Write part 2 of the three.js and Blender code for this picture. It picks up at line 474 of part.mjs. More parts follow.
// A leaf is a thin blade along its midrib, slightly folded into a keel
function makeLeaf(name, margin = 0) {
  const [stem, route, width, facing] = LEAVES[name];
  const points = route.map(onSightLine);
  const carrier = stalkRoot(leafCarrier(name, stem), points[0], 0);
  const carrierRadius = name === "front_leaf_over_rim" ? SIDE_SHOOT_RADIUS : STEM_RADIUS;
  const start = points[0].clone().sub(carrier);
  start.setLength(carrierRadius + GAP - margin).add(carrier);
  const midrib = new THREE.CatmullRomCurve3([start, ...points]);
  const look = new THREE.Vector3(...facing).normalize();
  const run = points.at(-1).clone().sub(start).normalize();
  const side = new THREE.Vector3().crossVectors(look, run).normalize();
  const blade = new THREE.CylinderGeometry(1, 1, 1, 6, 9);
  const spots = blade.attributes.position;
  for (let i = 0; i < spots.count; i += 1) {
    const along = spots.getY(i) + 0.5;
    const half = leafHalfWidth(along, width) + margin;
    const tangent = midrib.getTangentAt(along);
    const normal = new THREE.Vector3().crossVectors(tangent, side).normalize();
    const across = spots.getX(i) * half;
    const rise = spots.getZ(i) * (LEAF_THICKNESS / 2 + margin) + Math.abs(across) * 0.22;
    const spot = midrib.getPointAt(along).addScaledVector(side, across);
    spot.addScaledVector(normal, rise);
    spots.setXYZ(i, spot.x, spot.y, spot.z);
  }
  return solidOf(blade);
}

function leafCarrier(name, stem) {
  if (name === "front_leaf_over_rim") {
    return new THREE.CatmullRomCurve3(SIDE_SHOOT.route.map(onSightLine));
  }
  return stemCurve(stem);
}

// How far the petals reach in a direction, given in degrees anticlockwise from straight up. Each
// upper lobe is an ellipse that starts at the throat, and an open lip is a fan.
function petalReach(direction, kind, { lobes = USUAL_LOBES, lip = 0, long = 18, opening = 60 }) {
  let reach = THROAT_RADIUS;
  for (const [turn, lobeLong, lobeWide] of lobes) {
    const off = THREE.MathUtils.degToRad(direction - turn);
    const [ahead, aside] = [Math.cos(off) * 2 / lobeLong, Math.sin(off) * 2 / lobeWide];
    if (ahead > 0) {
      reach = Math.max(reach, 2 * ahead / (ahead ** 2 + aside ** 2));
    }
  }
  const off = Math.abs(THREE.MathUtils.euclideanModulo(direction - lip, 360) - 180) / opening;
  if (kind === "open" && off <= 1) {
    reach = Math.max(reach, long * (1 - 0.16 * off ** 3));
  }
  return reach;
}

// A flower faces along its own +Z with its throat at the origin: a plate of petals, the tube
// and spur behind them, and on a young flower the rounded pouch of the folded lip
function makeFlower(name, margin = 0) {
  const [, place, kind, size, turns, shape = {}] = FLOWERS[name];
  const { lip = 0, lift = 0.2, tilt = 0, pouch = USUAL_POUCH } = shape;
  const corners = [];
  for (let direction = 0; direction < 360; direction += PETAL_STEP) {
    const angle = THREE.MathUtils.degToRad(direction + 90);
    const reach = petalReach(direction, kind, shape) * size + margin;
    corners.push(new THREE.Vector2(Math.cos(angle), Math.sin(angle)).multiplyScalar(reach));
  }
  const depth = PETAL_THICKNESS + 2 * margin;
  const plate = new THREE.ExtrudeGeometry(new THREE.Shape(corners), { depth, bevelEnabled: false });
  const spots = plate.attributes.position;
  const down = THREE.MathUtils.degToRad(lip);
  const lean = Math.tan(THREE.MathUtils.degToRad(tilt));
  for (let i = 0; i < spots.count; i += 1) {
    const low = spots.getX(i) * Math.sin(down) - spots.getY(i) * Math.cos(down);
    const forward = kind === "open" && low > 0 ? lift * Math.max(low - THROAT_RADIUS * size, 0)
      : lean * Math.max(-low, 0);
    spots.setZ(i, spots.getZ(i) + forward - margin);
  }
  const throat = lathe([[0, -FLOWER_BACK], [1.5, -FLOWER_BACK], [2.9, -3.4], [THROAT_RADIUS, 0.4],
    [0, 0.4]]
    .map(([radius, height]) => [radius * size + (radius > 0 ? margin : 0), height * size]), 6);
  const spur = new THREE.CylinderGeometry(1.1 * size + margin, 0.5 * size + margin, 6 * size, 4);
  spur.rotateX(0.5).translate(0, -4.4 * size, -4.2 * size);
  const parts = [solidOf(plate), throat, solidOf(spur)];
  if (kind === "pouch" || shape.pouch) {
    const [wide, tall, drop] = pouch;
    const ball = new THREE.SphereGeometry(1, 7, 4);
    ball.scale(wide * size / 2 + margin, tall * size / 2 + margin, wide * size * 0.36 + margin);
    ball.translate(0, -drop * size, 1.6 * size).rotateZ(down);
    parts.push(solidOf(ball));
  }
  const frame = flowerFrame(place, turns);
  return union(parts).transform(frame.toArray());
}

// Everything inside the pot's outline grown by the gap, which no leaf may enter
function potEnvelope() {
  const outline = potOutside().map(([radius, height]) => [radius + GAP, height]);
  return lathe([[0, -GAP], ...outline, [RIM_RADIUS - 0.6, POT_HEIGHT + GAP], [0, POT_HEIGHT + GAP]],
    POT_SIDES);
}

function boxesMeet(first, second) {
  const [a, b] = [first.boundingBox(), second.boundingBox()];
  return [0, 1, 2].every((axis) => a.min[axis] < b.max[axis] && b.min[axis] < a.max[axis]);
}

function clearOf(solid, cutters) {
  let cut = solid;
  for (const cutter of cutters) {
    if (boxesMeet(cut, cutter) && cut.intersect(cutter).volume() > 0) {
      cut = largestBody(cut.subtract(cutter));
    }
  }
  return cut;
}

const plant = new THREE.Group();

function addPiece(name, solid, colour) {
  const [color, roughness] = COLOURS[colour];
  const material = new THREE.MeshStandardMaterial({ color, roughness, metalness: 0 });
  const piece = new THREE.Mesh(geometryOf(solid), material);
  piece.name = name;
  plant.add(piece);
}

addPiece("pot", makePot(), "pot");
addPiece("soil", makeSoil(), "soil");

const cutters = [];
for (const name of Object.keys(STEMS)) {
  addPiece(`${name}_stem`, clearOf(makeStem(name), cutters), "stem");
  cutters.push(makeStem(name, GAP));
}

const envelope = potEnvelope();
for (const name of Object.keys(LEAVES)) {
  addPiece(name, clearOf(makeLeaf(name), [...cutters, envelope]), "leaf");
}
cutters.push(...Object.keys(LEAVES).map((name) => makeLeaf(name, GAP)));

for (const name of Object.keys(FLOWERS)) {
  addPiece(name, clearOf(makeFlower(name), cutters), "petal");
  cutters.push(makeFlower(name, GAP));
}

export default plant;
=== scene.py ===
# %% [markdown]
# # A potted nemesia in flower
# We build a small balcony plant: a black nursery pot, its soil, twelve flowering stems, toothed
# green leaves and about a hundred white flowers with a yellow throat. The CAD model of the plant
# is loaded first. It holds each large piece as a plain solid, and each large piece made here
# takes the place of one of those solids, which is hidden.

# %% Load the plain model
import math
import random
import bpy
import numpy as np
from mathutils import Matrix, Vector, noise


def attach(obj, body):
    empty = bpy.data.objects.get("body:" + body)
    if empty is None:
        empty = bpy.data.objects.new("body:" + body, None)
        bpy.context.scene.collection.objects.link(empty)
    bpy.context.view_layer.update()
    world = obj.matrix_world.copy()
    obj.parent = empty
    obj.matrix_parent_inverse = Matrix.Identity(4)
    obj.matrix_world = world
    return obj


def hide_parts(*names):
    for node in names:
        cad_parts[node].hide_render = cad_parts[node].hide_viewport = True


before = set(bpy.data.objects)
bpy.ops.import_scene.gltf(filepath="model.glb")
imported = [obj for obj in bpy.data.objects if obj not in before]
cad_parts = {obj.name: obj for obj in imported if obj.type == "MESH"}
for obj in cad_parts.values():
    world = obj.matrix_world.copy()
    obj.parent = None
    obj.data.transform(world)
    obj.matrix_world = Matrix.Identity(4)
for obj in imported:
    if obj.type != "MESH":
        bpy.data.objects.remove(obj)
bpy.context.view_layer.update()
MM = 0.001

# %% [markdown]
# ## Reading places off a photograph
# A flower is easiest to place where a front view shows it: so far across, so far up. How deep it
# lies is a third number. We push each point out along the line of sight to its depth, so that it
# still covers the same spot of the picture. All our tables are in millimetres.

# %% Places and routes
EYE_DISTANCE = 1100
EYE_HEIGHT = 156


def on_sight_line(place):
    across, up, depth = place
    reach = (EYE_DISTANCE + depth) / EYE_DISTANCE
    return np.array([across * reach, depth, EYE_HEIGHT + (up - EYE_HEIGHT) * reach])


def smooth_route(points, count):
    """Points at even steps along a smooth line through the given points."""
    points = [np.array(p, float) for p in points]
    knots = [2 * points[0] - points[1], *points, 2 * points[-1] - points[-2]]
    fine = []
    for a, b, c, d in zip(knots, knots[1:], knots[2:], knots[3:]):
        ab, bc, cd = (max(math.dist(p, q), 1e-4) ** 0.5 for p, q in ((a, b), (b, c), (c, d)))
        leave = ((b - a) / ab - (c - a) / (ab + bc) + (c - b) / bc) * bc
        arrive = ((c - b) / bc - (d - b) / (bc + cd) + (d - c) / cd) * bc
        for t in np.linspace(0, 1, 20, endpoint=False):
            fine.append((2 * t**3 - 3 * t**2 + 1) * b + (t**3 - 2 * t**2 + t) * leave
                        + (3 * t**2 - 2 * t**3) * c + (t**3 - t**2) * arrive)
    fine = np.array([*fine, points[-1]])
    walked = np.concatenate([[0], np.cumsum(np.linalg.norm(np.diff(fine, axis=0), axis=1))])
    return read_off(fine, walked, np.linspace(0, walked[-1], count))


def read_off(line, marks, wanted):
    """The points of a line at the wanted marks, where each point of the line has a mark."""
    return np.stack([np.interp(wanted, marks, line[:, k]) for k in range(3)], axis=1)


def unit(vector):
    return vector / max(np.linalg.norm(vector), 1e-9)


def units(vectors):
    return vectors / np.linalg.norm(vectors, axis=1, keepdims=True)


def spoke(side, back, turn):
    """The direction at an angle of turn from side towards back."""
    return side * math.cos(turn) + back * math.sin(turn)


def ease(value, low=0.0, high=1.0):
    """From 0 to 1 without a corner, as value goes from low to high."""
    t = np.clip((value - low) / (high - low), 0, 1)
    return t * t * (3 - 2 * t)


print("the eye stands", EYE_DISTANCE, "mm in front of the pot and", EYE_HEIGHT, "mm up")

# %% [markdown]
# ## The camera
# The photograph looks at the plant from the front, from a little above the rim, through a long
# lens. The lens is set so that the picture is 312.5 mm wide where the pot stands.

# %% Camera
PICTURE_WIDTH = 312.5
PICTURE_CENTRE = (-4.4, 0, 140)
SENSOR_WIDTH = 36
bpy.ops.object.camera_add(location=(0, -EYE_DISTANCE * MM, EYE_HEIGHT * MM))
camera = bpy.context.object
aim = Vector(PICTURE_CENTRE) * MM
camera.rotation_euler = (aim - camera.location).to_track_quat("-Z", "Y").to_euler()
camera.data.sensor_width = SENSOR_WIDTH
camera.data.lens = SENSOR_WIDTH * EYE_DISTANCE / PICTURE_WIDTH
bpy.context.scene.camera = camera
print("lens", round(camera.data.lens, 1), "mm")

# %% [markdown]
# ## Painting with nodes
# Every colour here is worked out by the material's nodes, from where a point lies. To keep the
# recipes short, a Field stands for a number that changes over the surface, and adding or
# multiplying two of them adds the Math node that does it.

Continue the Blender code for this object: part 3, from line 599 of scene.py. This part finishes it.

> **GOAL OF THE EXERCISE**: Solely the line containing "obj.matrix_world = world", the line containing "return np.array([across *", and the lines between them are to be given again, exactly as written.

> **EXPECTED ANSWER**:
    obj.matrix_world = world
    return obj


def hide_parts(*names):
    for node in names:
        cad_parts[node].hide_render = cad_parts[node].hide_viewport = True


before = set(bpy.data.objects)
bpy.ops.import_scene.gltf(filepath="model.glb")
imported = [obj for obj in bpy.data.objects if obj not in before]
cad_parts = {obj.name: obj for obj in imported if obj.type == "MESH"}
for obj in cad_parts.values():
    world = obj.matrix_world.copy()
    obj.parent = None
    obj.data.transform(world)
    obj.matrix_world = Matrix.Identity(4)
for obj in imported:
    if obj.type != "MESH":
        bpy.data.objects.remove(obj)
bpy.context.view_layer.update()
MM = 0.001

# %% [markdown]
# ## Reading places off a photograph
# A flower is easiest to place where a front view shows it: so far across, so far up. How deep it
# lies is a third number. We push each point out along the line of sight to its depth, so that it
# still covers the same spot of the picture. All our tables are in millimetres.

# %% Places and routes
EYE_DISTANCE = 1100
EYE_HEIGHT = 156


def on_sight_line(place):
    across, up, depth = place
    reach = (EYE_DISTANCE + depth) / EYE_DISTANCE
    return np.array([across * reach, depth, EYE_HEIGHT + (up - EYE_HEIGHT) * reach])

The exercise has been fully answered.